The results are… not for us, after all that. We were expecting, from all the fuss, something weirder and wonkier, more arresting and shock-of-the-new. But who cares when so many of the great and good are lining up to sing their praises and praise their singing? Not just the singing — which ranges from cutesy and ickle-gurly to a more womanly warble — but the music, which most seem to agree is fabulous and far-out and the perfect setting for BR’s «soul-baring confessionals and vicious vendettas», as we’ve seen them called. We can’t quite detect in their music the savage intensity that others can — maybe our ears need syringing, but it sounds quite twee — but we can appreciate the air of the theatrical and sense of flamboyance.

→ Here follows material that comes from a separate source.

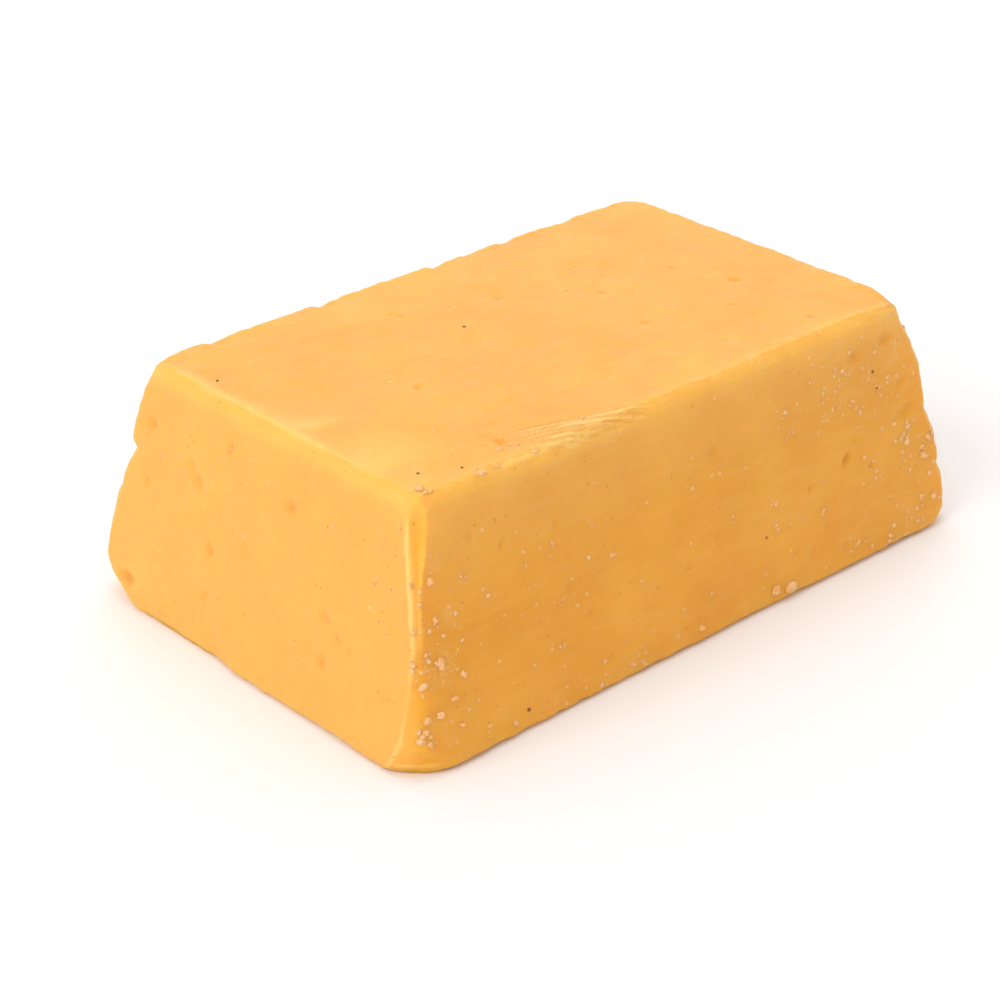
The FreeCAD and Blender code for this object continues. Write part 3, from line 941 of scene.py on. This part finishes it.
relief = noises["grain"]
RELIEF_PARTS = (
    (noises["streak"], 0.4),
    (pore_and_painted_shade, -1.6),
    (pale, 1.4),
    (drag_ridge_and_highlight, 2),
    (drag_groove_and_shade, -2),
    (crumble, 9),
)
for pattern, height_share in RELIEF_PARTS:
    relief = add(tree, "Math", {0: pattern, 1: height_share, 2: relief}, operation="MULTIPLY_ADD")
RELIEF_STEP = 0.045  # mm of height for one unit of relief
bump = add(tree, "Bump", {"Height": relief, "Distance": RELIEF_STEP * MM, "Strength": 0.9})


def finish_material(tree, shader, colour, rough, bump, ior):
    """Link a material's colour, roughness and relief to its shader."""
    tree.links.new(colour, shader.inputs["Base Color"])
    tree.links.new(rough, shader.inputs["Roughness"])
    tree.links.new(bump, shader.inputs["Normal"])
    shader.inputs["IOR"].default_value = ior


finish_material(tree, shader, colour, rough, bump, 1.45)
shader.inputs["Specular IOR Level"].default_value = 0.4
shader.inputs["Subsurface Weight"].default_value = 0.7
shader.inputs["Subsurface Radius"].default_value = (1.0, 0.42, 0.10)
shader.inputs["Subsurface Scale"].default_value = 2.6 * MM
print("clay material:", len(tree.nodes), "nodes")

# %% [markdown]
# ## Dried clay
# A crumb that dried is the same clay without its oil: chalky, paler, a little pink, and rough all over. It
# has no light inside it, because a fleck half sunk in the block would lose that light into the dark below.

# %% The dried clay
dried, tree, shader, mm = start_material("dried_crumbled_clay")
shade = add(tree, "TexNoise", {"Vector": mm, "Scale": 1 / 1.4, "Detail": 2})
chalk_grain_and_painted_light = add(tree, "TexNoise", {"Vector": mm, "Scale": 1 / 0.18, "Detail": 3, "Roughness": 0.65})
colour = lay_colours(
    tree,
    to_linear("#f4b26a"),
    (
        (shade, 0.35, 0.65, 1.0, "#fbcb94"),
        # painted highlight on the raised chalk grain, and painted shade in its low spots
        (chalk_grain_and_painted_light, 0.5, 0.7, 0.5, "#ffdcae"),
        (chalk_grain_and_painted_light, 0.48, 0.32, 0.6, "#eda552"),
    ),
)
bump = add(tree, "Bump", {"Height": chalk_grain_and_painted_light, "Distance": 0.08 * MM, "Strength": 0.9})
rough = add(tree, "MapRange", {0: chalk_grain_and_painted_light, 1: 0.3, 2: 0.7, 3: 0.65, 4: 0.9})
finish_material(tree, shader, colour, rough, bump, 1.45)
print("dried clay material:", len(tree.nodes), "nodes")

# %% [markdown]
# ## Road grit
# The dark grains are brake dust and road sand: broken mineral with flat faces, brown, and partly sunk in
# the clay.

# %% The grit
mineral, tree, shader, mm = start_material("broken_road_grit")
blotch = add(tree, "TexNoise", {"Vector": mm, "Scale": 1 / 0.15, "Detail": 2})
facets = add(tree, "TexNoise", {"Vector": mm, "Scale": 1 / 0.08, "Detail": 2})
colour = lay_colours(tree, to_linear("#6b4a22"), ((blotch, 0.4, 0.6, 1.0, "#9a7036"),))
bump = add(tree, "Bump", {"Height": facets, "Distance": 0.03 * MM, "Strength": 0.8})
rough = add(tree, "MapRange", {0: blotch, 1: 0.4, 2: 0.6, 3: 0.45, 4: 0.7})
finish_material(tree, shader, colour, rough, bump, 1.5)
shader.inputs["Specular IOR Level"].default_value = 0.3
print("grit material:", len(tree.nodes), "nodes")

# %% Give each piece its material, its slot and its body
dressed = [(block, "clay_block", clay), (grit, "grit_grains", mineral)]
dressed += [(piece, group, dried) for group, piece in crumb_pieces.items()]
for piece, node, material in dressed:
    piece.data.materials.clear()
    piece.data.materials.append(material)
    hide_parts(node)
    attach(piece, "root")
print("pieces:", [piece.name for piece, _, _ in dressed])

# %% [markdown]
# ## Floor, light and camera
# The bar rests on pale paper. A large soft light from the left makes the end face and the top bright and
# leaves the long face a shade darker. A weaker one stands overhead, and a third stands behind, where the
# top mirrors it toward the camera as a sheen. An even white surround keeps the shadows open. The camera
# looks down at the bar from beyond its front corner.

# %% Floor and lights
bpy.ops.mesh.primitive_plane_add(size=3)
floor = bpy.context.object
floor.name = "floor"
paper = bpy.data.materials.new("white_paper")
paper.use_nodes = True
paper.node_tree.nodes["Principled BSDF"].inputs["Base Color"].default_value = to_linear("#f4f4f4")
paper.node_tree.nodes["Principled BSDF"].inputs["Roughness"].default_value = 0.9
floor.data.materials.append(paper)

world = bpy.data.worlds.new("studio")
bpy.context.scene.world = world
world.use_nodes = True
world.node_tree.nodes["Background"].inputs["Color"].default_value = (1, 1, 1, 1)
world.node_tree.nodes["Background"].inputs["Strength"].default_value = 0.72


def softbox(name, place, size, power):
    """An area light at a place in metres that faces the bar."""
    light = bpy.data.lights.new(name, "AREA")
    light.size = size
    light.energy = power
    lamp = bpy.data.objects.new(name, light)
    bpy.context.scene.collection.objects.link(lamp)
    lamp.location = place
    lamp.rotation_euler = (Vector((0, 0, 0.01)) - Vector(place)).to_track_quat("-Z", "Y").to_euler()


softbox("key_from_left", (-0.9, 0.0, 0.7), 0.7, 5.35)
softbox("overhead", (0.1, 0.1, 1.1), 0.9, 2.7)
softbox("sheen_from_behind", (0.67, 0.71, 0.51), 0.9, 2.8)

# %% Camera
AZIMUTH, ELEVATION, ROLL = (math.radians(angle) for angle in (-43.25, 27.71, 0.51))
LENS = 90.9  # mm
AIM = Vector((-5.04, 0.54, 8.17)) * MM
DISTANCE = 282.9 * MM
toward_camera = Vector(
    (
        math.sin(AZIMUTH) * math.cos(ELEVATION),
        -math.cos(AZIMUTH) * math.cos(ELEVATION),
        math.sin(ELEVATION),
    )
)
camera = bpy.data.objects.new("camera", bpy.data.cameras.new("camera"))
bpy.context.scene.collection.objects.link(camera)
camera.data.lens = LENS
turn = toward_camera.to_track_quat("Z", "Y").to_matrix().to_4x4() @ Matrix.Rotation(ROLL, 4, "Z")
camera.matrix_world = Matrix.Translation(AIM + toward_camera * DISTANCE) @ turn
bpy.context.scene.camera = camera
bpy.context.scene.view_settings.view_transform = "Standard"
print(f"camera {DISTANCE / MM:.0f} mm from the point it aims at")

If some can hear music that is «exquisite and emotional» (S Fry again) and it doesn’t quite tally with our own response, which is to remain thoroughly untouched and unenchanted, and if others’ idea of torrid melodrama doesn’t match ours, then let’s just agree to disagree, shall we, for the sake of the children.
The buzz: «Initially rather disturbing, but ultimately brilliant!» — Stephen Fry.
The truth: Anyone for whimsy?
Most likely to: Make waves.
Least likely to: Drown in a sea of love.
What to buy: The single Diggers is released on January 27, followed by the Rocket Sessions EP and Waves album.
File next to: Björk, the Mummers, Woodpecker Wooliams, Paloma Faith.